This is a reasonably accurate picture of sentiment toward the protests in HK. The one caveat to add is that sentiment toward the protests in Hong Kong is very dependent on income levels, business interests and age. Among most of my friends, who are professionals, gainfully employed or themselves successful business owners, there was a sense of horror and bewilderment at the violent turn that protests took beginning around June 2019 with the trashing of the Legislative Council chambers, and later the burning and destruction of mainland Chinese bank branches and businesses with mainland Chinese ties, including Starbucks, a popular sushi chain and a chain of snack shops. I shared their shock at seeing the long peaceful Hong Kong I have lived in for decades descend into chaos.
At the same time, some of my staff and other middle-income people I knew tended to believe protesters were pushed toward extreme violence by the excesses of the police and the implacability of the government. As in the US, different perceptions of reality were reinforced by social media bubbles that filtered out opposing views and solidified existing biases.
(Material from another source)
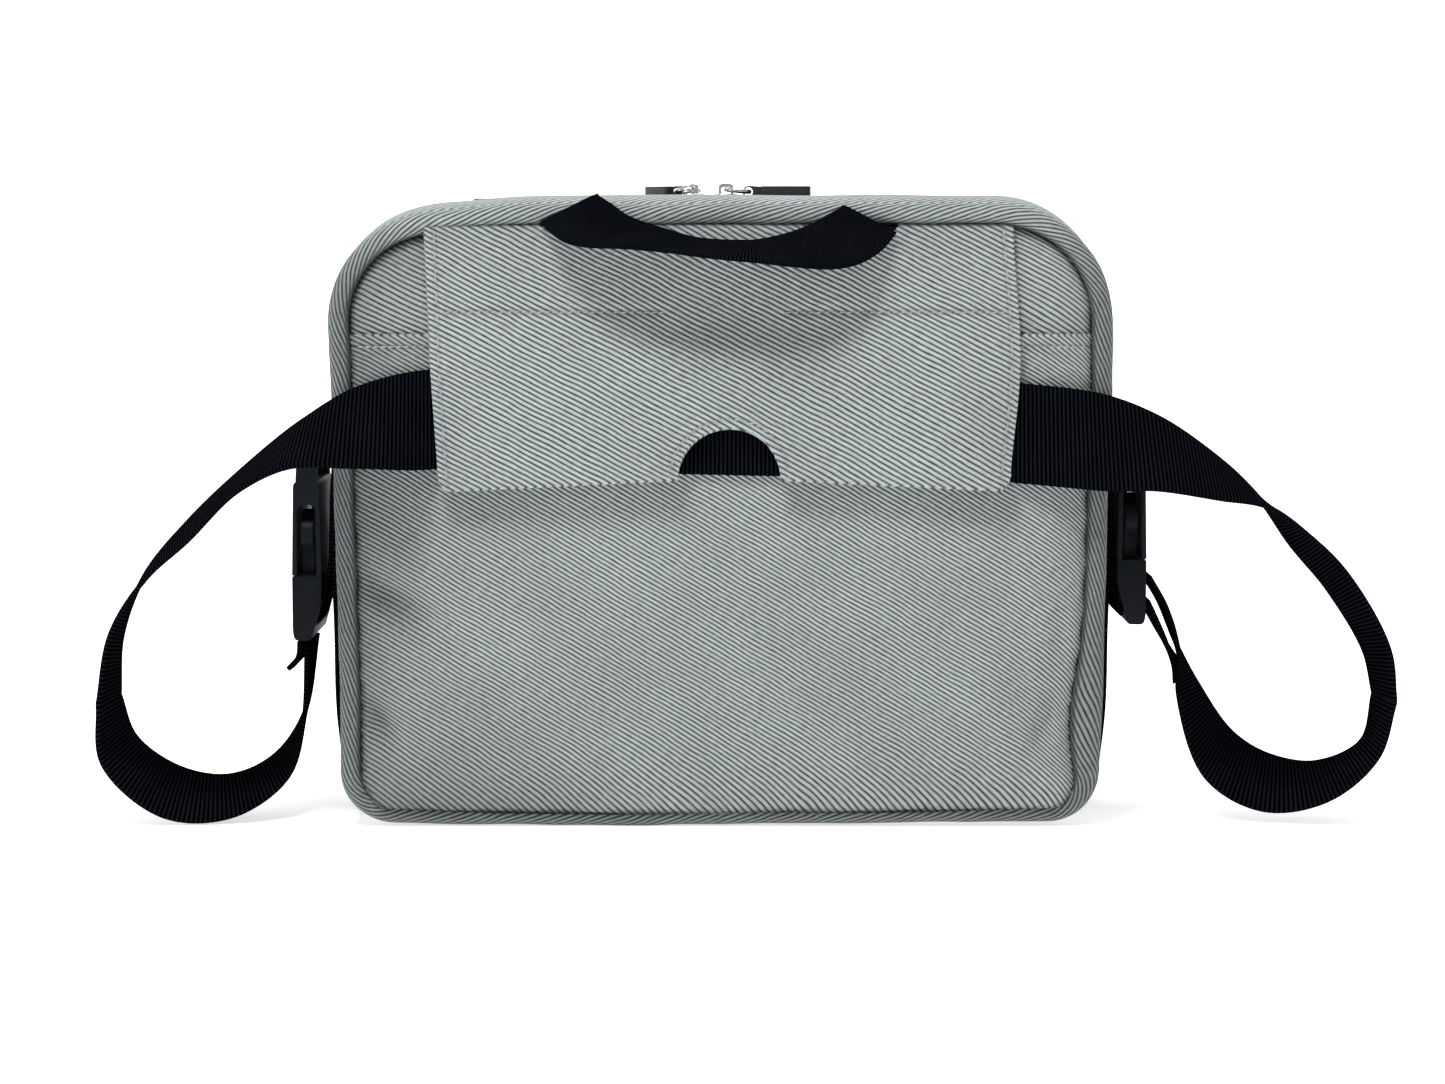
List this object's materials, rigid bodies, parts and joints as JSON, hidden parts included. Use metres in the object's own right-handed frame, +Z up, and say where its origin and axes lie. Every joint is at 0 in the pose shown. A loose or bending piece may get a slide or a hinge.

Today, the same people who were horrified by the direction in which the protests ultimately went are relieved at the fact that they have largely stopped, and willing to accept the existence of red lines defining the limits of free speech and protest activities as a fair price to pay for social stability. Others who once sympathized with the protesters or took part in protests are not supportive, but most are resigned to the fact that the NSL is a fait accompli. Some are looking at their options, such as emigration. Most will probably make peace with the new reality and stay.
The concern that remains for the financial sector is that the red lines are more like gray zones of ambiguity. The questions regarding short-selling and publishing of financial or economic research critical of China and its interests remain and it will take time to see how any such cases play out in the enforcement or non-enforcement of the NSL.
Another urgent question for the financial sector is how financial institutions comply simultaneously with US sanctions against Chinese officials or others and the NSL, under which enforcement of foreign sanctions against China is illegal. Closing the account of a US-sanctioned Chinese official might be necessary to avoid being shut out of the USD clearing system. But it could lead to equally dire consequences under the NSL.